In 2006, 52 contractors employed 2,435 former DOD senior and acquisition officials who had previously served as generals, admirals, senior executives, program managers, contracting officers, or in other acquisition positions which made them subject to restrictions on their post-DOD employment. Most of the 2,435 former DOD officials were employed by seven contractors. On the basis of a stratified random sample of contractor-supplied information, GAO estimates that at least 422 former DOD officials could have worked on defense contracts related to their former agencies and that at least nine could have worked on the same contracts for which they had oversight responsibilities or decision-making authorities while at DOD. The information GAO obtained from contractors was not designed to identify violations of the restrictions. While contractors could have employed quite a few former DOD officials on assignments related to their prior DOD positions, there could be appropriate justification for each of these situations. Most of the contractors who responded to our survey reported using a range of practices to ensure awareness and compliance with post-government employment restrictions, although GAO's request proved challenging for contractors to provide accurate information identifying their former DOD officials. According to the surveyed contractors, they can identify former DOD officials with post-government employment restrictions and track their assignments during their cooling-off periods. However, GAO's analysis found a significant under-reporting of the contractors' employment of former DOD officials. Specifically, contractor-supplied data showed they employed 1,263 former DOD officials in 2006, while IRS data showed the contractors employed 2,435. New post-government employment requirements enacted in January 2008 are likely to make written ethics opinions for former DOD officials more readily available to contractors. DOD also must now keep ethics opinions in a central database. This information was not designed to provide a mechanism for DOD to effectively monitor former DOD officials' post-government employment compliance after they begin working for contractors on specific contracts.
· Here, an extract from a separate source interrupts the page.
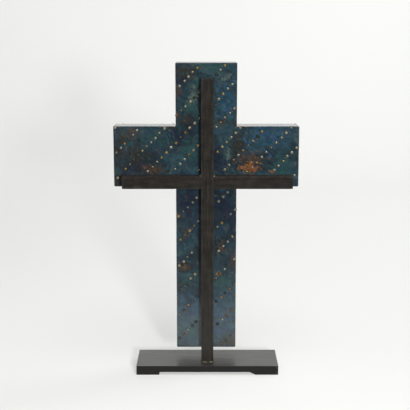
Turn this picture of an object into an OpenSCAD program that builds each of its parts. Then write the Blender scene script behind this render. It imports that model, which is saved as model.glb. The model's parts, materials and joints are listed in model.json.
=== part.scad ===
// Studded iron cross held upright by a table-top display stand.
// Millimetres, +Z up. The origin is on the table, under the middle of the cross,
// in the plane where the back of the cross meets the post.
// -Y is the side that shows the post, +Y the display side.

/* [Cross] */
// Width across both arms
cross_span = 297; // [260:1:340]
// Width of the upright, the same for head and foot
upright_w = 98; // [80:1:110]
// Height of the arms
arm_h = 98; // [80:1:110]
// Height of the head above the arms
head_h = 100; // [80:1:130]
// Length of the foot below the arms
foot_h = 272; // [220:1:320]
// Thickness from the post's side to the display side
cross_t = 36.5; // [32:0.5:38]
// Radius at the outer corners of the outline
corner_r = 2; // [1:0.5:4]
// Clear height between the base and the end of the foot
foot_gap = 18.4; // [10:0.1:30]

/* [Post and crossbars] */
// Side of the square bar that the post and both crossbars are cut from
bar_s = 20; // [16:1:24]
// Height of the post above the base
post_h = 464; // [430:1:480]
// Length of each crossbar from the post's side to its free end
bar_len = 126; // [115:1:130]
// Distance of the stand's middle from the middle of the cross
stand_shift = 1.8; // [0:0.1:4]

/* [Lips under the arms] */
// Thickness of the lip that each arm rests on
lip_t = 3; // [2:0.5:4]
// How far the lip reaches under the arm from the back of the cross
lip_reach = 30; // [22:1:32]
// How far the lip runs in under the crossbar
lip_root = 5; // [3:1:8]
// Clearance between the lip and the side of the foot
lip_clear = 1.5; // [1:0.5:4]
// Distance of the lip's outer end from the crossbar's free end
lip_inset = 1; // [0:0.5:3]

/* [Base] */
// Length of the base plate
base_w = 232; // [200:1:260]
// Depth of the base plate
base_d = 76; // [76:1:100]
// Full height of the base, feet included
base_h = 15.4; // [12:0.1:20]
// Height cut away from the underside between the two feet
cut_h = 4.6; // [4.5:0.1:7]
// Length of the left foot at the table
left_foot_w = 37.4; // [30:0.1:50]
// Length of the right foot at the table
right_foot_w = 37.3; // [30:0.1:50]
// How far the left foot's inner end leans in over the cut height
left_slant = 0.8; // [0:0.1:4]
// How far the right foot's inner end leans in over the cut height
right_slant = 9.5; // [0:0.1:14]

/* [Hidden] */
$fn = 48;
foot_end_z = base_h + foot_gap;
arm_z = foot_end_z + foot_h;
cross_h = foot_h + arm_h + head_h;

// Rectangle with rounded corners, from its lower left corner
module soft_rect(w, h, r) {
    translate([r, 0]) square([w - 2 * r, h]);
    translate([0, r]) square([w, h - 2 * r]);
    for (x = [r, w - r], z = [r, h - r])
        translate([x, z]) circle(r = r);
}

// Stands an outline drawn in X and Z up at the given Y, growing towards +Y
module upright_slab(y, depth) {
    translate([0, y + depth, 0])
        rotate([90, 0, 0])
            linear_extrude(height = depth) children();
}

// The cross: one closed body, upright and arms in one piece
module cross() {
    color([0.17, 0.24, 0.29])
        upright_slab(0, cross_t) {
            translate([-upright_w / 2, foot_end_z])
                soft_rect(upright_w, cross_h, corner_r);
            translate([-cross_span / 2, arm_z])
                soft_rect(cross_span, arm_h, corner_r);
        }
}

// Square post behind the cross, standing on the base
module post() {
    color([0.13, 0.12, 0.11])
        translate([stand_shift - bar_s / 2, -bar_s, base_h])
            cube([bar_s, bar_s, post_h]);
}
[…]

Recommendations for Executive Action

  1. Status: Closed - Implemented

    Comments: Defense Federal Acquisition Regulation System Case Number 2010-D020, entitled "Representation Regarding Compensation of Former DOD Officials" was published in the Federal Register Vol. 76, No.223, on November 18, 2011 as a final rule, which implements GAO's recommendation. The rule amends the Defense Federal Acquisition Regulations (DFARS) to require offerers to represent whether former DOD officials who are employees of the offerer are in compliance with post-employment restrictions and that all former DOD officials covered by the Procurement Integrity Act are in compliance with post-employment restrictions set forth in DFARS 203.171-3 and DFARS 252.203-7000. It also requires a representation that former DOD employees employed by the contractor are in compliance with additional post-employment restrictions of 18 USC 207 and 5 CFR parts 2637 and 2631 including FAR 3.104.
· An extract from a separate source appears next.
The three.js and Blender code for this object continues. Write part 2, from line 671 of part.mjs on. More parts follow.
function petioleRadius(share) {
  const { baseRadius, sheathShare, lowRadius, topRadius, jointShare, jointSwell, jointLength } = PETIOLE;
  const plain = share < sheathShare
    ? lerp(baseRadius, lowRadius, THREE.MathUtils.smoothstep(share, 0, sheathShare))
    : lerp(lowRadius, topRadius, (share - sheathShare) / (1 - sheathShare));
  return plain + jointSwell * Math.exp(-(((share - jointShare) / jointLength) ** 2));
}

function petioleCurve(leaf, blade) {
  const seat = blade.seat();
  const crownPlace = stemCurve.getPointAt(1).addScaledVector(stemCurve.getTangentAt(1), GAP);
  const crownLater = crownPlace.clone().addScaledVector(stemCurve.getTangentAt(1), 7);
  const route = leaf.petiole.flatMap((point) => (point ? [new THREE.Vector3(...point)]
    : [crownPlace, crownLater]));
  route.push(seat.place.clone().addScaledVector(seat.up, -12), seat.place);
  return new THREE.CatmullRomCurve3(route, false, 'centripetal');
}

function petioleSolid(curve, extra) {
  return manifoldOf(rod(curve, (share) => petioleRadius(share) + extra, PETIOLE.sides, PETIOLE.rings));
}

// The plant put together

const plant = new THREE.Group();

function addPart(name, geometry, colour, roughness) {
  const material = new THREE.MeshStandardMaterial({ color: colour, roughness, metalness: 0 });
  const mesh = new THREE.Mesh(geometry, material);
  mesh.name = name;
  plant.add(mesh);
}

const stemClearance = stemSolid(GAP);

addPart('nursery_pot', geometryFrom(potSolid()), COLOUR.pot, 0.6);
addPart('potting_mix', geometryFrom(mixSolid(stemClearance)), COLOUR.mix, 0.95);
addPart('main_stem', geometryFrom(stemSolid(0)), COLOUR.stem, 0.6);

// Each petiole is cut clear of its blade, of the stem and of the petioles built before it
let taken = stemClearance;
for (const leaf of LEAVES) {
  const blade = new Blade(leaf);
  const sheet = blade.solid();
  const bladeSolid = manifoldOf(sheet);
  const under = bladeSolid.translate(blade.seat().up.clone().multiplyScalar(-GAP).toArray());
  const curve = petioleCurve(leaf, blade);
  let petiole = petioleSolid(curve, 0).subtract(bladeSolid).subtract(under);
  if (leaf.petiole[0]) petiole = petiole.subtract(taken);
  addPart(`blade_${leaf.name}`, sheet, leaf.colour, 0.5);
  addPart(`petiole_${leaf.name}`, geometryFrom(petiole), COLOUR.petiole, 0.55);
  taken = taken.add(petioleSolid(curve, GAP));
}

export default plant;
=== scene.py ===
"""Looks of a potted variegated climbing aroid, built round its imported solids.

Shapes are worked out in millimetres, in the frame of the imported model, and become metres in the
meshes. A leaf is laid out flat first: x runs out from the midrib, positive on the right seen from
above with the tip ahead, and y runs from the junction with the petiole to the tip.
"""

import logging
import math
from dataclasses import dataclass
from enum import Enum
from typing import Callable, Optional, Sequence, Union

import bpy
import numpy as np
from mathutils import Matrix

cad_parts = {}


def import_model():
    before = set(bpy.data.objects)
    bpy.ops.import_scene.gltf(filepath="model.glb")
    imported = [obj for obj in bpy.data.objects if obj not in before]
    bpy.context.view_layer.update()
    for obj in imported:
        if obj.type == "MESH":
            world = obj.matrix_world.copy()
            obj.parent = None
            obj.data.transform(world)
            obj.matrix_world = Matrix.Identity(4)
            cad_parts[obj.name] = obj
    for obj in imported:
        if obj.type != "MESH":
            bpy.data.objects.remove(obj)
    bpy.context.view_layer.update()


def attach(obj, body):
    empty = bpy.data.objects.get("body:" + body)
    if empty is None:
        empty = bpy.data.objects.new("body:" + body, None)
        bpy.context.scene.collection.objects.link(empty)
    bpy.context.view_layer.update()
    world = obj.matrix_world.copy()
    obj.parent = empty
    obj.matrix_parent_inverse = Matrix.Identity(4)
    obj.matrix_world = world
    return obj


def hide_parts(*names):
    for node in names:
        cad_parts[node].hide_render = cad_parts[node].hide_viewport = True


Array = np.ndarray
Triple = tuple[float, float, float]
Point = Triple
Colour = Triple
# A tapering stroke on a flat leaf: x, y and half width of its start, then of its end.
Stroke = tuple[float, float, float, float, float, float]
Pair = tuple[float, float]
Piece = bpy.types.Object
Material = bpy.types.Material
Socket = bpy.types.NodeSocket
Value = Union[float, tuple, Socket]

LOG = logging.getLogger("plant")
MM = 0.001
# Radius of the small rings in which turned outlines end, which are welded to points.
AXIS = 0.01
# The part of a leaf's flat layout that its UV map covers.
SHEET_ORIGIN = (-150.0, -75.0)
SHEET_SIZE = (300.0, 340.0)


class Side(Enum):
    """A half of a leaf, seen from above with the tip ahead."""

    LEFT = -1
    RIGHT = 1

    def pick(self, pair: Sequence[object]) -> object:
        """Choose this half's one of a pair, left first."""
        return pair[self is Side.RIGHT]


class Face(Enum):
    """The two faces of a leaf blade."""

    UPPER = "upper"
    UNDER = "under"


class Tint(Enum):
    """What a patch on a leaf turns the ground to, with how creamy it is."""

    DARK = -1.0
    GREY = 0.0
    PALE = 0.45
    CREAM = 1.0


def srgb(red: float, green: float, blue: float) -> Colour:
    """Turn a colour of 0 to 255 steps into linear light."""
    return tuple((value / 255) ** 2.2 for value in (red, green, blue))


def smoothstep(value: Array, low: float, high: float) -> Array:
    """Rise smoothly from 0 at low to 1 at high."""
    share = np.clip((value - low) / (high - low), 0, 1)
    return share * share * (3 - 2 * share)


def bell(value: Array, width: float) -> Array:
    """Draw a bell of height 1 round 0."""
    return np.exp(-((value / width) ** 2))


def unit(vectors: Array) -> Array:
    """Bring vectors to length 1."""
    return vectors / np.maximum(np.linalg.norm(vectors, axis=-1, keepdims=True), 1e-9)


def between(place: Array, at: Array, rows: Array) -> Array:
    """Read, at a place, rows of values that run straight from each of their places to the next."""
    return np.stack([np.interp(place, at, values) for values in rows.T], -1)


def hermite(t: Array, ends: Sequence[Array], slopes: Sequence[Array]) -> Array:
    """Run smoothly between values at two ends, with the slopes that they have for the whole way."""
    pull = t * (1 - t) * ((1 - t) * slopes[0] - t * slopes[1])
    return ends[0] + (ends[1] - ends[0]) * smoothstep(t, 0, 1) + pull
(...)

    Recommendation: To provide greater transparency during the acquisition process given the fact that former DOD officials can and do work on defense contracts related to their prior agencies or their direct responsibilities, the risk of conflicts of interest and the appearance of conflicts of interest, and the need to maintain public trust in the integrity of defense contracting, the Secretary of Defense should direct the Under Secretary of Defense (Acquisition, Technology, and Logistics) to consider the relevant recent statutory changes and determine if changes in procurement policy are needed to impose additional reporting requirements or other requirements to guard against violations of the government's post-employment rules. For example, DOD could consider requiring defense contractors who are awarded a contract, within a set number of days after contract award, to (1) disclose to the contracting officer the names of employees who are certain former DOD officials (e.g., civilian senior executives, high-level military officers, or acquisition officials) who worked on the response to the solicitation and (2) certify that these employees are in compliance with the applicable post-government employment restrictions.

    Agency Affected: Department of Defense

  2. Status: Closed - Implemented

    Comments: Defense Federal Acquisition Regulation System Case Number 2010-D020, entitled "Representation Regarding Compensation of Former DOD Officials" was published in the Federal Register Vol. 76, No.223, on November 18, 2011 as a final rule, which implements GAO's recommendation. The rule requires offerers to submit representations regarding post-government employment at the time of contract award. In so doing, DOD made the determination after consideration not to apply a similar mechanism throughout the term of the contract.

    Recommendation: After assessing the benefits and costs associated with the certification process, DOD should consider whether and to what extent it should apply a similar mechanism throughout the term of the contract. In responding to a recent report we issued on contractor employee personal conflicts of interest, DOD tasked its Panel on Contracting Integrity to examine issues we raised and potential solutions. It may also want to do the same with regard to post-government employment reporting.